Frequently Asked Questions
- Are SPX options cash settled?
- Yes — SPX (and XSP) options settle entirely in cash. An expiring in-the-money contract books its intrinsic value as a cash credit or debit against the settlement value; no shares are delivered. The 0DTE contracts (SPXW) are PM-settled against SPX closing prices at 4:00 PM ET.
- Can SPX options be assigned early?
- No. SPX and XSP options are European-style, meaning exercise can only occur at expiration — early assignment is structurally impossible. SPY options are American-style and can be assigned early, most commonly on in-the-money short calls just before SPY's quarterly ex-dividend dates.

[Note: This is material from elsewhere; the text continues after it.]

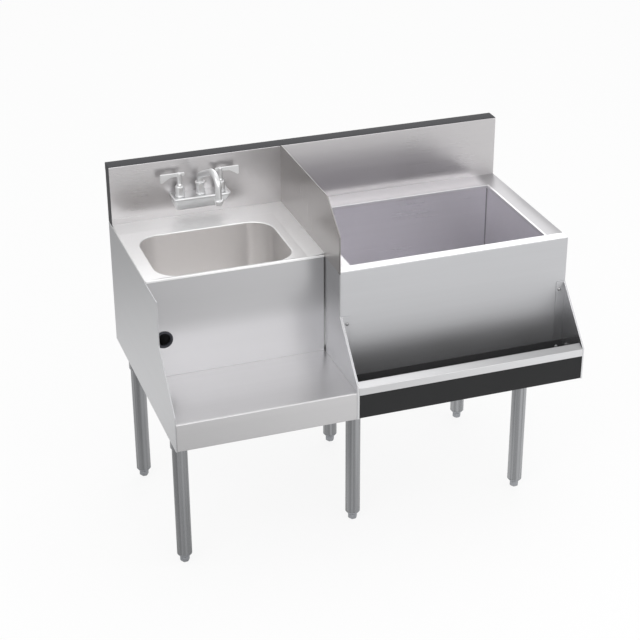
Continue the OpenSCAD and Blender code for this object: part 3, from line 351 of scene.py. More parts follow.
def mid_panel_steel():
    """Middle panel steel: painted shade dulls it upwards, and a painted dark line stands for the shade in the
    joint under the divider.
    """
    steel = Steel("mid_panel_steel", "y", 0.72, (0.985, 0.99, 1.01), 0.3)
    return steel.fade("z", 500.0, 680.0, 0.7).shaded_joint("z", PANEL_TOP - 1.7, PANEL_TOP - 1.3).done(0.94)


def rail_end_steel():
    """Rail end plates: cold-rolled and nearly mirror on the flat, satin as the bin front on the flange."""
    steel = Steel("rail_end_steel", "y", 0.74, (0.99, 0.99, 1.01), 0.2, 0.5)
    flange = steel.step("y", BIN_DEPTH + 2.6, BIN_DEPTH + 1.8)
    return steel.over(flange, (0.57, 0.573, 0.588)).done(0.95, flange * 0.22, 0.03)


def cap_steel():
    """Rail cap steel with painted shade: black laid over its sloped band towards the right end and over its
    upright band towards the left.
    """
    steel = Steel("rail_cap_steel", "x", 0.7, (1.0, 1.0, 1.015), 0.34)
    sloped = steel.step("z", CAP_LOW + CAP_H - 1.2, CAP_LOW + CAP_H + 0.2)
    right = steel.step("x", 483.5, 1033.5)
    # painted shade: black laid over the sloped band towards the right end and the upright band towards the left
    return steel.over(sloped * right * 0.42 + (1.0 - sloped) * (1.0 - right) * 0.14).done(0.84)


def tube_steel(tone=0.4, tint=(0.985, 1.0, 1.03)):
    """Drawn leg tube: light and dark bands left by drawing and polishing, and fine grain, all lengthwise."""
    steel = Steel("leg_tube_steel", "z", tone, tint, 0.24)
    band = steel.noise(1.0, 0.4, (150.0, 150.0, 0.6))
    steel.over((1.0 - band.held(0.36, 0.66)) * 0.55, shade(tone, tint, 0.42))
    return steel.done(0.95, band * 0.06, 0.03)


def polished(name, tone, rough, metal):
    """Chrome plate: near mirror, with faint waviness and fine handling marks in its roughness."""
    paint = Paint(name)
    haze = paint.noise(3.0, 0.6, 90.0)
    wave = paint.noise(1.0, 0.4, 45.0)
    colour = paint.mix(haze, shade(tone, (0.96, 0.97, 0.985)), shade(tone, (1.02, 1.02, 1.02)))
    return paint.fill(Base_Color=colour, Metallic=metal, Roughness=rough + haze * 0.06,
                      Normal=paint.bump(wave, 0.00006, 0.2))


def dark_coat(tone=0.011):
    """Black powder coat on the trough: fine orange peel, uneven gloss, and painted light that makes the inside
    a lighter grey.
    """
    paint = Paint("black_trough_coat")
    peel = paint.noise(2.0, 0.5, 900.0)
    cloud = paint.noise(3.0, 0.6, 9.0)
    colour = paint.mix(cloud, shade(tone, (0.85, 0.88, 0.95)), shade(tone, (1.25, 1.28, 1.35)))
    # painted light: behind the front wall the coat is a lighter grey
    colour = paint.mix(paint.step("y", UNIT_DEPTH - 3.8, UNIT_DEPTH - 4.5), colour, (0.05, 0.05, 0.052))
    return paint.fill(Base_Color=colour, Metallic=0.0, Roughness=0.46 + peel * 0.12, Specular_IOR_Level=0.3,
                      Normal=paint.bump(peel, 0.0001, 0.25))


def rubber(tone=0.03):
    """Moulded black rubber: dull, with a fine mould texture and dust in soft patches."""
    paint = Paint("moulded_rubber")
    fine = paint.noise(4.0, 0.6, 1500.0)
    cloud = paint.noise(2.0, 0.5, 60.0)
    colour = paint.mix(cloud, shade(tone, (0.8, 0.82, 1.0)), shade(tone, (1.4, 1.45, 1.9)))
    return paint.fill(Base_Color=colour, Roughness=0.55 + fine * 0.2, Normal=paint.bump(fine, 0.0002, 0.3))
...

- How are SPX options taxed?
- SPX options are Section 1256 contracts: gains are treated as 60% long-term and 40% short-term capital gains regardless of holding period — even for positions held minutes — marked to market at year-end, and reported on Form 6781. SPY options are equity options taxed under standard capital-gains rules instead. Educational information, not tax advice.
- How much money do you need to trade 0DTE options?
- It depends on the structure and the contract size, not a fixed number. A defined-risk credit spread ties up its maximum loss (width minus credit) in buying power — about $5,000 for a 50-point SPX spread, versus roughly a tenth of that for the equivalent XSP or SPY structure. That size difference, not strategy mechanics, is usually what decides which product fits an account.
Mandatory pit stop: Options trading involves significant risks and is not suitable for every investor. Past results are no guarantee of future performance.